-- Supplied material start --

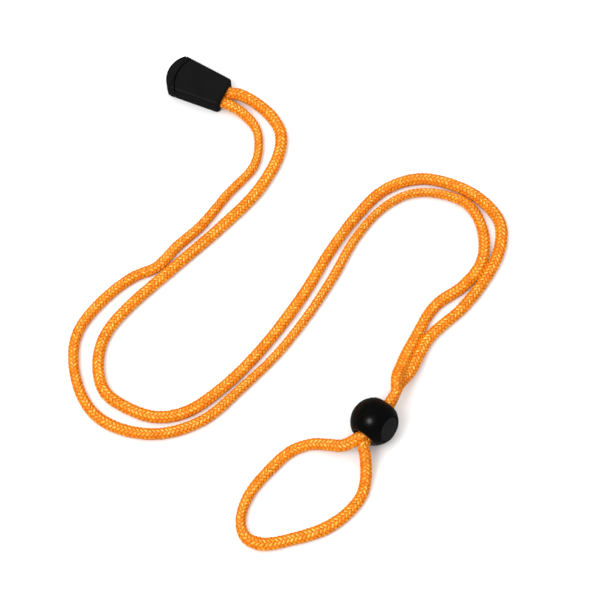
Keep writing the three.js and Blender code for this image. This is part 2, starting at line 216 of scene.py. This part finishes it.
# Half width and half height of the braid along each stretch, by share of its length.
GIRTH = {
    "tail_a": [(0, 1.8, 1.6), (1, 2.2, 1.7)],
    "leg_a": [
        (0, 2.28, 1.75), (0.05, 2.24, 1.75), (0.14, 2.18, 1.75), (0.22, 2.08, 1.75), (0.31, 2.1, 1.75),
        (0.35, 2.05, 1.75), (0.41, 2.2, 1.75), (0.48, 2.2, 1.75), (0.54, 2.0, 1.75), (0.62, 2.1, 1.75),
        (0.7, 1.92, 1.75), (0.8, 2.18, 1.75), (0.92, 2.22, 1.75), (1, 2.0, 1.75),
    ],
    "neck_a": [
        (0, 2.0, 1.75), (0.25, 2.15, 1.75), (0.45, 2.3, 1.75), (0.62, 2.3, 1.7), (0.72, 1.9, 1.65),
        (0.85, 1.75, 1.6), (1, 1.7, 1.5),
    ],
    "lock_a": [(0, 1.6, 1.5), (0.15, 1.25, 1.4), (0.87, 1.25, 1.4), (1, 1.8, 1.6)],
    "loop": [
        (0, 1.8, 1.7), (0.04, 2.1, 1.8), (0.1, 2.05, 1.75), (0.2, 2.07, 1.75), (0.3, 2.3, 1.75),
        (0.39, 2.15, 1.75), (0.47, 2.33, 1.75), (0.54, 1.8, 1.75), (0.63, 1.88, 1.75), (0.73, 2.05, 1.75),
        (0.84, 2.03, 1.75), (0.94, 2.2, 1.8), (1, 2.3, 2.0),
    ],
    "lock_b": [(0, 2.1, 1.7), (0.13, 1.25, 1.4), (0.85, 1.25, 1.4), (1, 1.6, 1.5)],
    "neck_b": [
        (0, 1.7, 1.5), (0.2, 1.85, 1.6), (0.35, 2.1, 1.7), (0.5, 2.3, 1.7), (0.75, 2.2, 1.75),
        (1, 2.0, 1.75),
    ],
    "leg_b": [
        (0, 2.0, 1.75), (0.03, 2.15, 1.75), (0.11, 2.1, 1.75), (0.14, 1.9, 1.75), (0.18, 1.6, 1.7),
        (0.24, 1.55, 1.7), (0.3, 1.78, 1.72), (0.35, 1.62, 1.7), (0.42, 1.6, 1.7), (0.45, 1.75, 1.75),
        (0.49, 1.97, 1.75), (0.54, 2.05, 1.75), (0.58, 2.12, 1.75), (0.64, 1.87, 1.75), (0.7, 1.95, 1.75),
        (0.77, 1.98, 1.75), (0.83, 1.86, 1.75), (0.87, 1.7, 1.7), (0.94, 1.64, 1.7), (0.98, 2.0, 1.7),
        (1, 2.15, 1.7),
    ],
    "tail_b": [(0, 2.15, 1.7), (1, 1.8, 1.6)],
}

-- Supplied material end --

What you are asked to do
Extract all the material, leaving every line as it is.

Task response
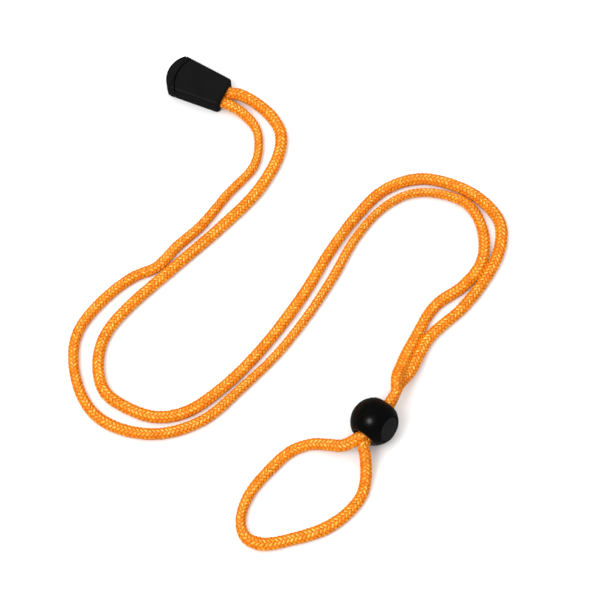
Keep writing the three.js and Blender code for this image. This is part 2, starting at line 216 of scene.py. This part finishes it.
# Half width and half height of the braid along each stretch, by share of its length.
GIRTH = {
    "tail_a": [(0, 1.8, 1.6), (1, 2.2, 1.7)],
    "leg_a": [
        (0, 2.28, 1.75), (0.05, 2.24, 1.75), (0.14, 2.18, 1.75), (0.22, 2.08, 1.75), (0.31, 2.1, 1.75),
        (0.35, 2.05, 1.75), (0.41, 2.2, 1.75), (0.48, 2.2, 1.75), (0.54, 2.0, 1.75), (0.62, 2.1, 1.75),
        (0.7, 1.92, 1.75), (0.8, 2.18, 1.75), (0.92, 2.22, 1.75), (1, 2.0, 1.75),
    ],
    "neck_a": [
        (0, 2.0, 1.75), (0.25, 2.15, 1.75), (0.45, 2.3, 1.75), (0.62, 2.3, 1.7), (0.72, 1.9, 1.65),
        (0.85, 1.75, 1.6), (1, 1.7, 1.5),
    ],
    "lock_a": [(0, 1.6, 1.5), (0.15, 1.25, 1.4), (0.87, 1.25, 1.4), (1, 1.8, 1.6)],
    "loop": [
        (0, 1.8, 1.7), (0.04, 2.1, 1.8), (0.1, 2.05, 1.75), (0.2, 2.07, 1.75), (0.3, 2.3, 1.75),
        (0.39, 2.15, 1.75), (0.47, 2.33, 1.75), (0.54, 1.8, 1.75), (0.63, 1.88, 1.75), (0.73, 2.05, 1.75),
        (0.84, 2.03, 1.75), (0.94, 2.2, 1.8), (1, 2.3, 2.0),
    ],
    "lock_b": [(0, 2.1, 1.7), (0.13, 1.25, 1.4), (0.85, 1.25, 1.4), (1, 1.6, 1.5)],
    "neck_b": [
        (0, 1.7, 1.5), (0.2, 1.85, 1.6), (0.35, 2.1, 1.7), (0.5, 2.3, 1.7), (0.75, 2.2, 1.75),
        (1, 2.0, 1.75),
    ],
    "leg_b": [
        (0, 2.0, 1.75), (0.03, 2.15, 1.75), (0.11, 2.1, 1.75), (0.14, 1.9, 1.75), (0.18, 1.6, 1.7),
        (0.24, 1.55, 1.7), (0.3, 1.78, 1.72), (0.35, 1.62, 1.7), (0.42, 1.6, 1.7), (0.45, 1.75, 1.75),
        (0.49, 1.97, 1.75), (0.54, 2.05, 1.75), (0.58, 2.12, 1.75), (0.64, 1.87, 1.75), (0.7, 1.95, 1.75),
        (0.77, 1.98, 1.75), (0.83, 1.86, 1.75), (0.87, 1.7, 1.7), (0.94, 1.64, 1.7), (0.98, 2.0, 1.7),
        (1, 2.15, 1.7),
    ],
    "tail_b": [(0, 2.15, 1.7), (1, 1.8, 1.6)],
}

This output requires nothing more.